No. Don't let anybody else see. Lol. That's fine. No rush. Have some more glued up but Monday and Tuesday's I don't do much in the shop. Thanks again


----------



## brown down

@Tclem heres the jig I was talking about. nothing special 



 

the screws hold the board in place 


 


 
I mount my router to this board

Reactions: Thank You! 1


----------



## Tclem

Gonna have to build something now. Thanks

Reactions: Like 1


----------



## Don Ratcliff

Does it give you the option of adjusting the height for different board thickness? I am going to build one myself but will need to adjust it.


----------



## brown down

Don Ratcliff said:


> Does it give you the option of adjusting the height for different board thickness? I am going to build one myself but will need to adjust it.



no it doesn't but off hand I think those rails are about 2 in high and have a decent amount of play with the plunge router.. you could always shim it up with plywood or anything thats flat

Reactions: Thank You! 1


----------



## rocky1

If I'm looking at that right, your screws are run through threaded inserts in the side rail, using lock nuts on the backside?



Don Ratcliff said:


> Does it give you the option of adjusting the height for different board thickness? I am going to build one myself but will need to adjust it.



You should be able to adjust the height on your router should you not Don? Mine doesn't plunge, but I assume they all have a height adjustment to set depth of cut, regardless of whether they plunge or not. With shims, your options are limited only by the length of wood screws on hand.

Cool jig, very simple.

Reactions: Informative 1


----------



## brown down

rocky1 said:


> in



yup very simple and cheap to build. altho the lock nuts don't really do anything they are more of a pain in the butt to deal with. I want to make another sled for the router so I can just place it in and not have to bolt it to the board. like a long box with a slot at the bottom so it can only move one way if that makes sense. I can draw it for you guys if you need me to.


----------



## Don Ratcliff

@rocky1 I consider myself to be fairly intelligent on most days, today is not one of those days. I have watched many hours a videos where these sleds are used to develop the best idea I could muster before building one myself. One idea I had was to give it the ability to adjust for different thicknesses of wood I may need. Not once did it occur to me my router adjusted up and down. (Let's not tell my wife about this please, she thinks I make everything difficult and this might give her some real talking points...)

Reactions: Funny 4


----------



## SENC

Tclem said:


> Even the planner is out of commission


It seems your planner has been out of commission since we've known you.

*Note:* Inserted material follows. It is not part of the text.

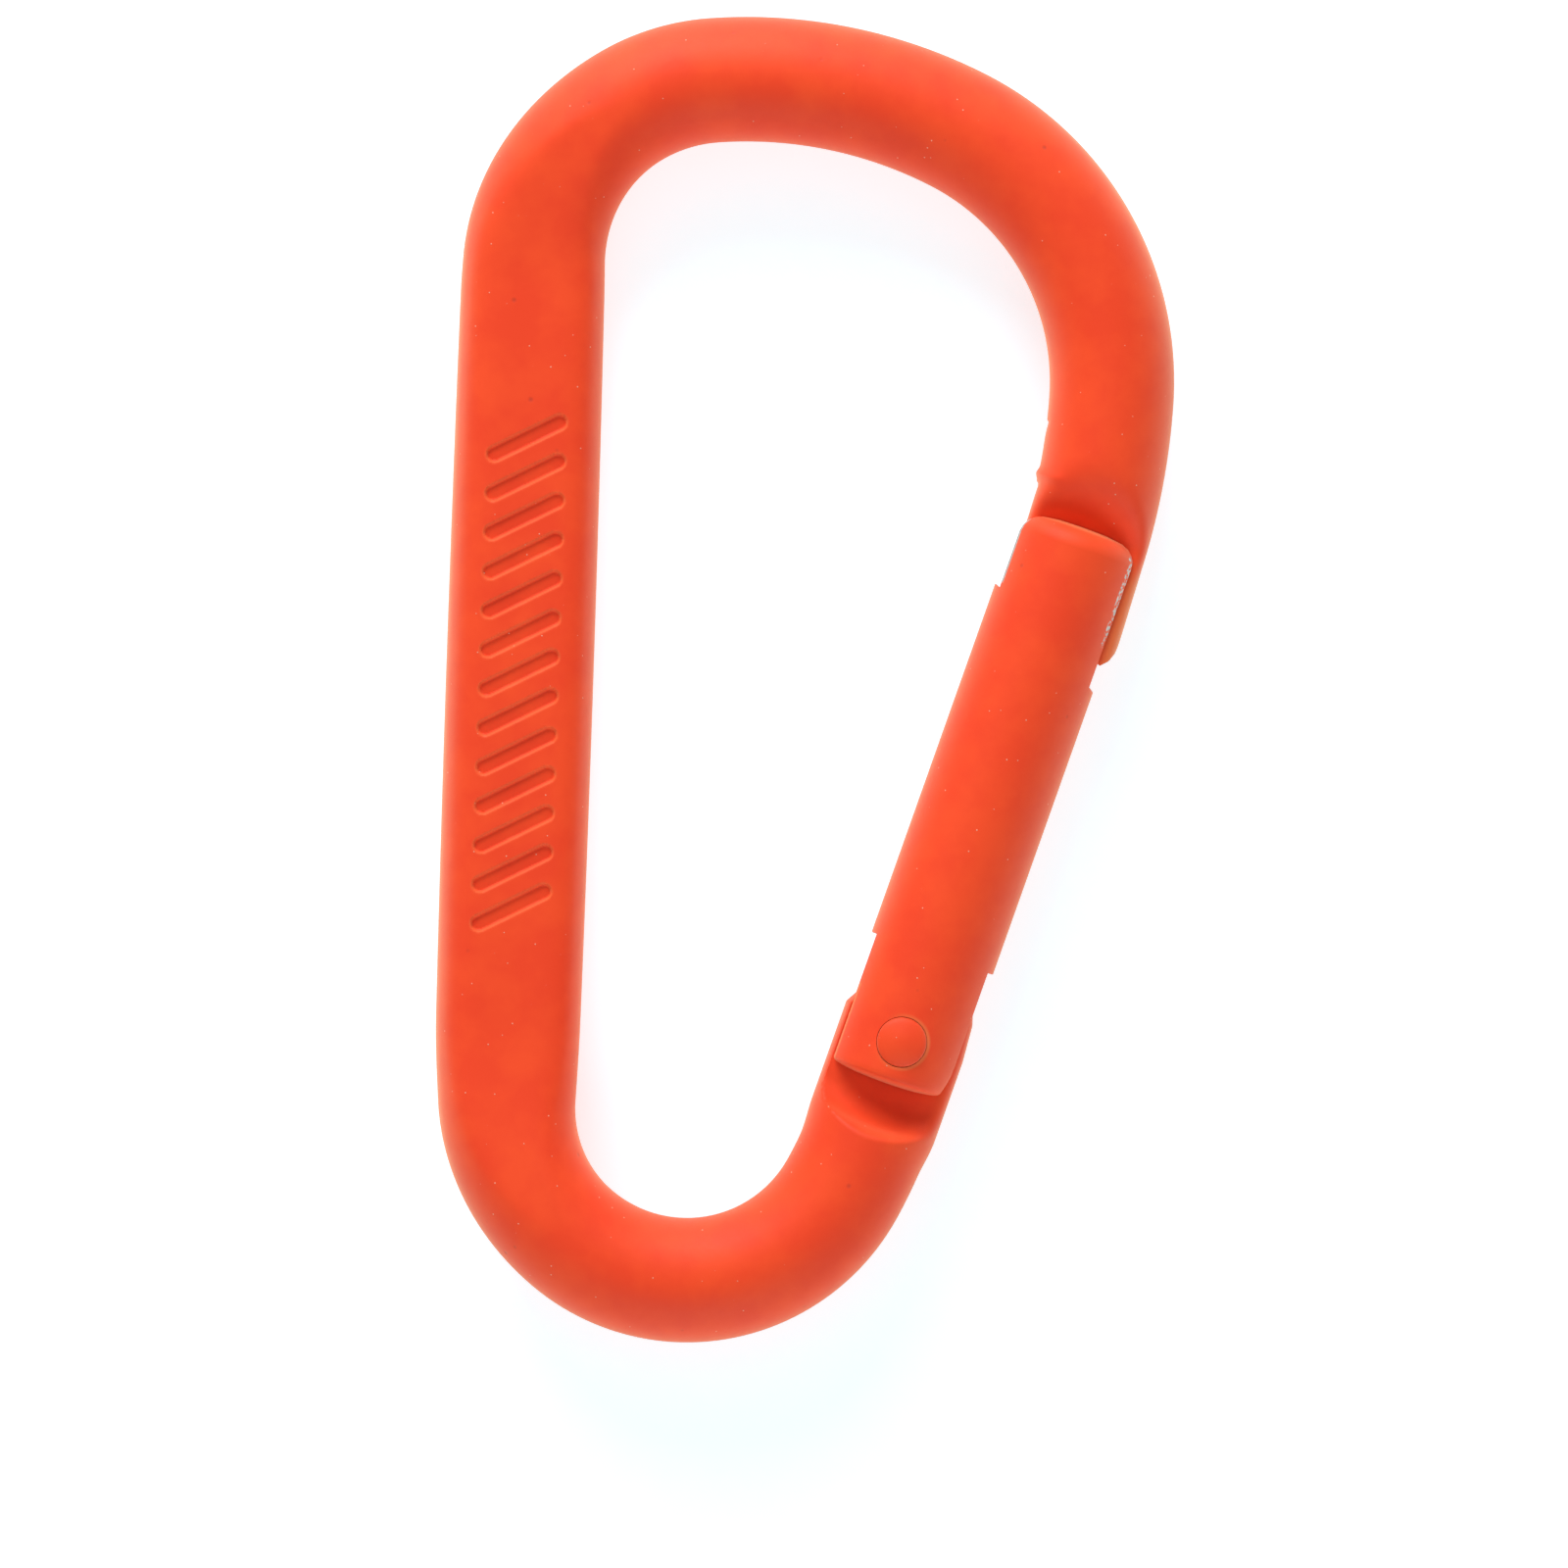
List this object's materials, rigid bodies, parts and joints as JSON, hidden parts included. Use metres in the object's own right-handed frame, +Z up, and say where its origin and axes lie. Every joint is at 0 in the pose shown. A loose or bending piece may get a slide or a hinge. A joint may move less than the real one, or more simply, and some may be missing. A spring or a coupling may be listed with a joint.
{
  "type": "carabiner keyring",
  "caption": "Flat-lying D-shaped keyring carabiner bent from round rod, with a pressed flat spine and a sprung slotted gate on a riveted hinge.",
  "frame": {"origin": "middle of the outline in X and Y, with z = 0 on the surface that the carabiner lies on, under the lower rivet head", "axes": "+Y along the spine towards the wide end and the gate's nose, +X from the spine across to the gate, +Z up out of the D's plane"},
  "size_m": [0.0433, 0.08, 0.0085],
  "materials": {
    "frame_coating": "matte",
    "gate_coating": "matte",
    "rivet_coating": "matte",
    "plunger_steel": "satin",
    "spring_steel": "satin"
  },
  "bodies": {
    "frame": {"frame": "frame_coating"},
    "gate": {"gate": "gate_coating", "hinge_rivet": "rivet_coating", "gate_spring": "spring_steel"},
    "plunger": {"plunger": "plunger_steel"}
  },
  "joints": [
    {"name": "gate_hinge", "type": "hinge", "parent": "frame", "child": "gate", "pos_m": [0.00657, -0.02137, 0.00427], "axis": [0, 0, 1], "range_deg": [0, 47], "stiffness_Nm_per_rad": 0.06, "springref_deg": -40.11},
    {"name": "plunger_slide", "type": "slide", "parent": "gate", "child": "plunger", "axis": [0.3024, 0.9532, 0], "range_m": [0, 0.0012], "deforming": ["gate_spring"]}
  ],
  "couplings": [
    {"joint": "plunger_slide", "follows": "gate_hinge", "m_per_rad": 0.00125}
  ]
}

A planer might have been useful, too, but only with careful planning. Hopefully Paxton's "planning genes" came from his momma and he'll be able to help you out in a year or two.


----------



## Tclem

SENC said:


> It seems your planner has been out of commission since we've known you.
> 
> A planer might have been useful, too, but only with careful planning. Hopefully Paxton's "planning genes" came from his momma and he'll be able to help you out in a year or two.


See, you are the only one who caught on that I was planning to use a planer but didn't plan on my planer not planning to plane.

Reactions: Funny 2


----------



## rocky1

Don Ratcliff said:


> @rocky1 I consider myself to be fairly intelligent on most days, today is not one of those days. I have watched many hours a videos where these sleds are used to develop the best idea I could muster before building one myself. One idea I had was to give it the ability to adjust for different thicknesses of wood I may need. Not once did it occur to me my router adjusted up and down. (Let's not tell my wife about this please, she thinks I make everything difficult and this might give her some real talking points...)




Your secret is safe with me!!

Reactions: Funny 1


----------